The Celtics (12-8) are four games over .500 for the first time this season currently have the third-best record in the Eastern Conference behind Cleveland (13-5) and Toronto (14-6). 

And while the players point to a handful of games that they felt they gave away, Avery Bradley reminds all that the success of this team this season has for the most part come with key players out of the mix or limited in some capacity.

“We haven’t played that many games with the full roster,” Bradley told reporters after the win. “We’re still learning how to play with each other.”

Bradley pointed out a moment in Saturday’s victory where a miscommunication between him and Horford led to a defensive miscue.

Boston has had similar mistakes made on offense this season, too.

“We haven’t really been in pick-and-roll that much,” Bradley said. “Every single game we need to improve.”

And that improvement has to continue evolving on the defensive side of things for this team to achieve its goals this season which include being among the last teams standing in the East.

Doing that will likely mean Boston re-establishing itself as a defensive force, something that should come with time and experience playing with each other.

Horford, who signed a four-year, $113 million deal with Boston in the offseason, says it’s an ongoing process for all involved.

“I have to learn to play with our concepts, the guys have to learn to play with me,” Horford told reporters after Saturday’s win. “We just have to make sure we keep playing the right way, be more consistent with that.

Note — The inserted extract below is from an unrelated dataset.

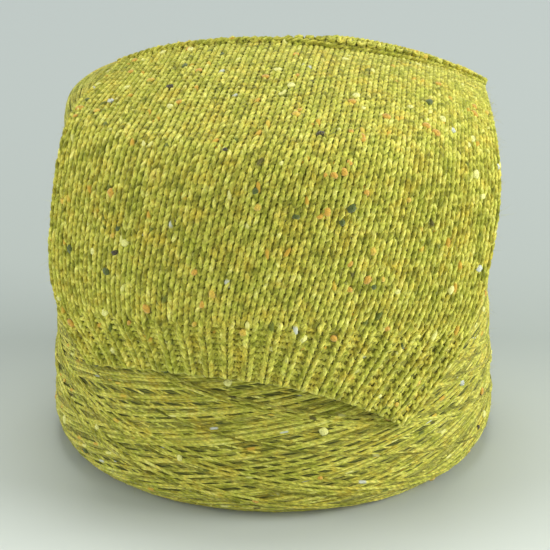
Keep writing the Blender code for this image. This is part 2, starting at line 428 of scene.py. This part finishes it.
def wound_layer(layer):
    """One yarn that runs up and down the side in helices, with rounded turns at the foot and the rim."""
    side = RIM_S - RIM_TURN - FOOT_TURN
    mean_radius = (SIDE_FOOT_R + SIDE_RIM_R) / 2
    turns_a_cycle = 2 * side / (2 * math.pi * mean_radius * math.tan(WIND_ANGLE))
    cycles = CYCLES[layer]
    turns_a_cycle = (round(turns_a_cycle * cycles) + 1) / cycles
    steps = int(turns_a_cycle * STEPS_A_TURN)
    phase = np.linspace(0, 2 * math.pi, steps + 1)
    lines, outs = [], []
    foot = FOOT_TURN + random.random(cycles + 1) ** 1.5 * TURN_SCATTER
    rim = RIM_S - RIM_TURN - random.random(cycles + 1) ** 1.5 * TURN_SCATTER
    rising_lift = random.normal(RISING_LIFT, LIFT_SCATTER, cycles)
    on_top = random.random(cycles) < FALLING_ON_TOP
    falling_lift = np.where(on_top, RAISED_LIFT, SUNK_LIFT) + random.normal(0, LIFT_SCATTER, cycles)
    drift = random.normal(0, DRIFT * YARN_WIDTH / mean_radius / math.tan(WIND_ANGLE), cycles)
    wave = np.arcsin(TURN_SHARPNESS * np.cos(phase)) / math.asin(TURN_SHARPNESS)
    share = (1 - wave) / 2
    rising = np.clip(0.5 + 2.5 * np.sin(phase), 0, 1)
    for cycle in range(cycles):
        low = np.where(phase < math.pi, foot[cycle], foot[cycle + 1])
        along = low + (rim[cycle] - low) * share
        angle = 2 * math.pi * turns_a_cycle * cycle + turns_a_cycle * phase + drift[cycle]
        lift = falling_lift[cycle] + (rising_lift[cycle] - falling_lift[cycle]) * rising
        lift = lift - LAYER_STEP * layer
        points, out = package_place(along, angle, lift)
        lines.append(points)
        outs.append(out)
    slub = 1 + SLUB * np.sin(np.linspace(0, 900, steps + 1)[None] + random.random((cycles, 1)) * 6)
    number = YARNS_A_LAYER * layer + np.arange(cycles) + random.random(cycles)
    lines, outs = np.array(lines), np.array(outs)
    return tubes(lines, outs, YARN_WIDTH * slub, 2 * YARN_RISE * slub, YARN_SIDES, False, number)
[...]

I feel like we’re getting better but there’s still some work that we need to do.”

Stars, studs and duds: Thomas churns out another strong fourth quarter performance

celtics-isaiah-thomas.jpg

Stars, studs and duds: Thomas churns out another strong fourth quarter performance

The pressure that comes with a tight game in the fourth quarter can be a weighty proposition for some NBA players.

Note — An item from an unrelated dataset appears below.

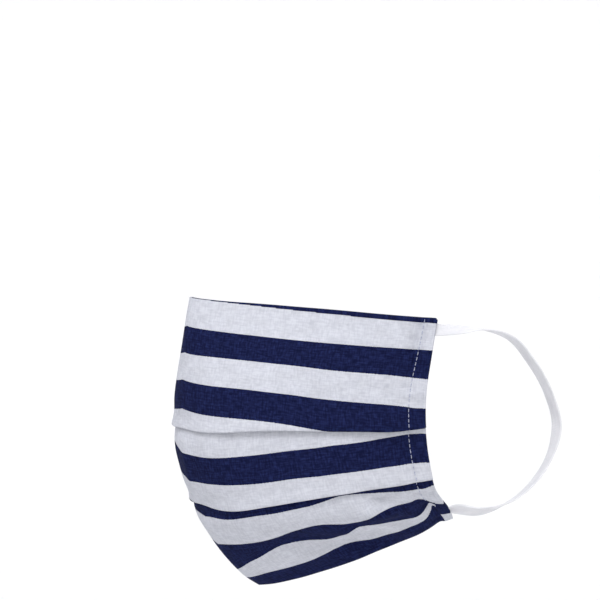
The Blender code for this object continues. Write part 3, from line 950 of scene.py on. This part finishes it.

Then there’s Boston’s Isaiah Thomas who continues to save his best work for the fourth quarter.

Saturday’s 107-106 win at Philadelphia had yet another Thomas-like finish for the Celtics as the 5-foot-9 guard was at his most dominant state in the game’s final minutes.

Thomas finished with a season high-tying 37 points which included a stretch in the fourth in which he scored 12 straight.

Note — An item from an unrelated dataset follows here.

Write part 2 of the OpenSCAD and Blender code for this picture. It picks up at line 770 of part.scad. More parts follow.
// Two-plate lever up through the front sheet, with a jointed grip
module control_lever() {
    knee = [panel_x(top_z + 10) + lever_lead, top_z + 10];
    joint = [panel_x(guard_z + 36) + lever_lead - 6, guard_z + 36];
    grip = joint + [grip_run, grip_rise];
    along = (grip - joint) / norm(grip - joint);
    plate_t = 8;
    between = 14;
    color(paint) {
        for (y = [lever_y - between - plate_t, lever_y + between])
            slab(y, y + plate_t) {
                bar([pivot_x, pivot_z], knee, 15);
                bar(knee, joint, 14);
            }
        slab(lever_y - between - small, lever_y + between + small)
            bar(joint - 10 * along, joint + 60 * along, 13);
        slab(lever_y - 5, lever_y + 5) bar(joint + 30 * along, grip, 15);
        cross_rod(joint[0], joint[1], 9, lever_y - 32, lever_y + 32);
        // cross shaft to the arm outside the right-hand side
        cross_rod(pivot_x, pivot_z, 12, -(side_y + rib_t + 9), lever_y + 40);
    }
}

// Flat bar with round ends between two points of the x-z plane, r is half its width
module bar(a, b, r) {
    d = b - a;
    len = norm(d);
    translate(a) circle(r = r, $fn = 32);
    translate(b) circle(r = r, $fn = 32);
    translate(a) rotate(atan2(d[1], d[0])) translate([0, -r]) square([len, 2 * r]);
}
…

“I just love the fourth quarter,” Thomas told reporters following the win. “I just want to win. Whether it’s making plays for myself or making plays for my teammates, it’s about making the right play. I get ultra- aggressive in that fourth quarter. That’s what I’ve always done.”

And his teammates appreciate how Thomas elevates his play in the game’s most pivotal moments.

“A lot of the credit is to Isaiah, how he was able to finish the game tonight,” said Avery Bradley. “He was able to make shots when we needed him to.”

And while Thomas knows his shots won’t fall all the time down the stretch, his fourth quarter mentality does provide him with a level of confidence that no matter what the defense does to him or what the score may be, he can swing the game’s momentum in his team’s favor.

“Some guys get a little tight, they get a little timid (in the fourth quarter),” Thomas said. “I embrace it. I want to be great. I want to be somebody my teammates can call on when the game is close.”

Here are the Stars, Studs and Duds from Saturday night’s game.

STARS

Isaiah Thomas: There was no more dominant player on Saturday night than Thomas. He finished with a game-high 37 points along with seven assists.

Dario Saric: It was a breakout game for the 22-year-old rookie who led the Sixers with 21 points as well as 12 rebounds for his third double-double this season. Both his points and rebound totals tied his career highs in those categories.

STUDS

Avery Bradley: Boston’s surge towards victory did not kick in until the third quarter which is when Bradley elevated his play offensively. In the third he scored 10 of his 20 points on the night, to go along with a team-high nine rebounds.

Ersan Illyasova: He finished with 18 points which included a pair of three-pointers in the closing seconds of the game. He also grabbed six rebounds and two assists.

DUDS

Celtics first half defense: There wasn’t much to like about Boston defensively in the first half. The Celtics struggled to take away or limit Philadelphia’s only strength Saturday night which was three-point shooting. The Sixers nailed nine of their 18 three-point attempts in the first half in addition to hurting the Celtics’ transition defense which gave up seven fast-break points to Philly compared to Boston scoring just one point in transition.